Their background reading in neuroscience and evolutionary psychology shaped the kinds of questions they asked: are men and women different in predictable ways, what do people fantasize about, and how do online patterns map onto theory? The methodology was controversial because it treated clicks as proxies for desire, which raises ethical and interpretive challenges, but that very controversy underscores the inspiration: a chance to challenge assumptions with big numbers rather than small surveys. Reading it made me more curious about how future research will pair ethics with digital data — a necessary conversation that the book nudged forward, at least in my view.
Finn
Finn
2025-11-02 04:39:28
I like to think of 'A Billion Wicked Thoughts' as the book that tried to turn search logs into a social mirror. Written by Ogi Ogas and Sai Gaddam, it was inspired by the realization that the internet accumulates an honest record of what people actually seek out when curiosity and anonymity collide. The authors came at the topic with analytical tools—looking at search engine queries, porn site analytics, and patterns in erotic fiction—to infer trends in desire. The motivating spark was both scientific curiosity and a practical opportunity: digital footprints offered scale and candor that traditional sex research struggled to match.

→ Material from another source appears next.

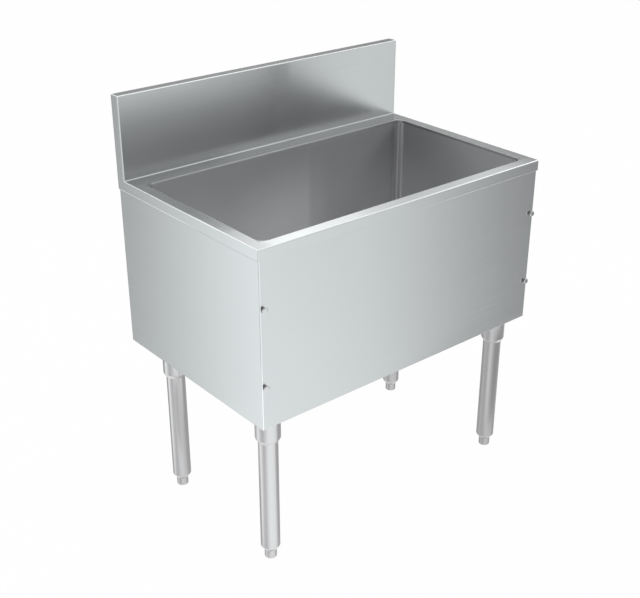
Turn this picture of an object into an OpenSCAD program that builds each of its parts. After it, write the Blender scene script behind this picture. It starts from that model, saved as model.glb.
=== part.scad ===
// Insulated underbar ice bin on four legs.
// The frame's origin is on the floor under the middle of the deck: +X to the bin's right hand,
// -Y to the bartender, +Y to the wall, +Z up. Sizes are in millimetres.

/* [Overall] */
// Width of the deck
unit_w = 762; // [600:1:1220]
// Depth of the deck, from its front edge to the wall
unit_d = 483; // [440:1:620]
// Height of the deck above the floor
deck_z = 737; // [700:1:860]
// Height of the backsplash above the deck
splash_h = 179; // [80:1:300]
// Depth of the backsplash box
splash_t = 25; // [18:0.5:38]
// Height of the band that the deck's edge is turned down to
band_h = 24; // [18:1:50]
// Height of the body, from the deck to the lower edge of the skirt
body_h = 381; // [340:1:430]

/* [Sheet metal] */
// Thickness of the deck's sheet
deck_t = 1.5; // [1:0.1:1.8]
// Thickness of the wrapper, rear and bottom sheets
skin_t = 1.2; // [0.8:0.1:1.8]
// Thickness of the liner's sheet
liner_t = 1.2; // [0.8:0.1:1.8]
// Thickness of the leg channels' sheet
channel_t = 2; // [1.5:0.1:3]
// Outside radius of a folded edge
bend_r = 2; // [2:0.1:4]
// Outside radius of the wrapper's two front corners
corner_bend_r = 3; // [2.5:0.1:6]
// Radius of the cove between the deck and the backsplash
cove_deck_r = 1.5; // [1:0.5:10]
// Radius of the outer edge along the bottom of the band
band_edge_r = 1.2; // [0.4:0.1:1.4]
// Height of the hem that is turned down behind the backsplash
splash_hem = 13; // [8:1:30]
// Width of the hem along the lower edge of the skirt
skirt_hem = 15; // [8:0.5:18]
// Width of the wrapper's returns at the wall
rear_return = 20; // [10:1:40]
// Width of the flanges of the rear and bottom panels
panel_flange = 15; // [8:1:18]
// Gap between the deck's band and the wrapper
band_gap = 0.5; // [0.3:0.1:0.8]
// Gap between two pieces that are laid together
fit_gap = 0.3; // [0.2:0.05:0.4]

/* [Bin] */
// Thickness of the insulated wall, from the wrapper's outside to the liner's inside
wall_t = 25; // [22:0.5:45]
// Depth of the pipe chase between the rear panel and the wall
chase_d = 46; // [36:1:90]
// Height of the bin's floor at its walls above the lower edge of the skirt
floor_rise = 76; // [70:1:120]
// Radius of the liner's upright corners
corner_r = 19; // [18:0.5:40]
// Radius of the cove between the liner's walls and floor
cove_r = 16; // [8:0.5:16.5]
// Fall of the liner's floor to the drain
floor_fall = 6; // [3:0.5:10]
// Thickness of the foam under the drain's seat
foam_under = 25; // [20:1:32]
// Radius of the rolled edge round the bin's mouth
lip_r = 2; // [2:0.1:5]
// Depth of the deck's lip at the bin's mouth
lip_drop = 6; // [5.5:0.5:10]

/* [Drain] */
// Distance from the liner's rear wall to the middle of the drain
drain_from_rear = 110; // [105:1:170]
// Outside radius of the drain's tail
tail_r = 16.7; // [14:0.1:17.5]
// Wall of the drain's tail
tail_wall = 3.4; // [2.5:0.1:4.5]
// Outside radius of the threaded barrel above the tail
barrel_r = 18; // [17.8:0.1:19]
// How far the tail reaches below the skirt
tail_drop = 6; // [0:1:20]
// Radius of the drain's flange
drain_flange_r = 32; // [31:0.5:38]
// Thickness of the drain's flange
drain_flange_t = 2.6; // [2.4:0.1:4]
// Radius of the strainer
strainer_r = 23.7; // [22.5:0.1:26]
// Thickness of the strainer
strainer_t = 1.2; // [0.8:0.1:1.6]
// Radius of the strainer's holes
strainer_hole_r = 1.9; // [1:0.1:2.2]
// Across the flats of the drain's locknut
locknut_af = 50; // [44:1:54]
// Thickness of the drain's locknut
locknut_t = 9; // [6:0.5:11]

/* [Legs] */
// From the side of the deck to the middle of a leg
leg_inset_x = 49; // [47:0.5:90]
// From the front of the deck to the middle of a front leg
leg_inset_front = 50; // [49:0.5:70]
// From the wall to the middle of a rear leg
leg_inset_rear = 95; // [92:0.5:120]
// Outside diameter of a leg tube
leg_od = 41.3; // [36:0.1:42.5]
// Wall of a leg tube
leg_wall = 1.5; // [1:0.1:2.5]
// Height of a leg channel
channel_h = 25; // [20:0.5:26]
// Width of a leg channel
channel_w = 84; // [82:0.5:88]
// Width of a socket's mounting plate
plate_w = 80; // [78:0.5:82]
// Thickness of a socket's mounting plate
plate_t = 4; // [3:0.1:5]
// Diameter of a socket's barrel
socket_od = 52.8; // [50.5:0.1:54]
// How far a socket reaches below the skirt
socket_drop = 64; // [40:1:90]
// Height of the taper at a socket's mouth
socket_taper_h = 9; // [5:0.5:14]
// Radial clearance of a leg tube in its socket
socket_gap = 0.25; // [0.15:0.05:0.3]

/* [Feet] */
// Height of the foot's pad
pad_h = 20.5; // [14:0.5:26]
// Diameter of the foot's pad
pad_d = 26; // [23:0.1:27]
// Radius of the pad's lower edge
pad_edge_r = 2; // [1:0.5:5.5]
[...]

Reading it from a critical-but-curious angle, I appreciated how the book used empirical methods to question long-standing assumptions about gendered sexual preferences and the nature of fantasy. Yet the inspiration wasn’t purely academic; it was cultural too. The mid-2000s onward brought unprecedented data availability, and Ogas and Gaddam seized that moment to explore taboo subjects empirically. Even now, I find their blend of neuroscience-inflected commentary and data-driven anecdotes fascinating—provocative but imperfect, like a bold first draft of how big data intersects with intimacy.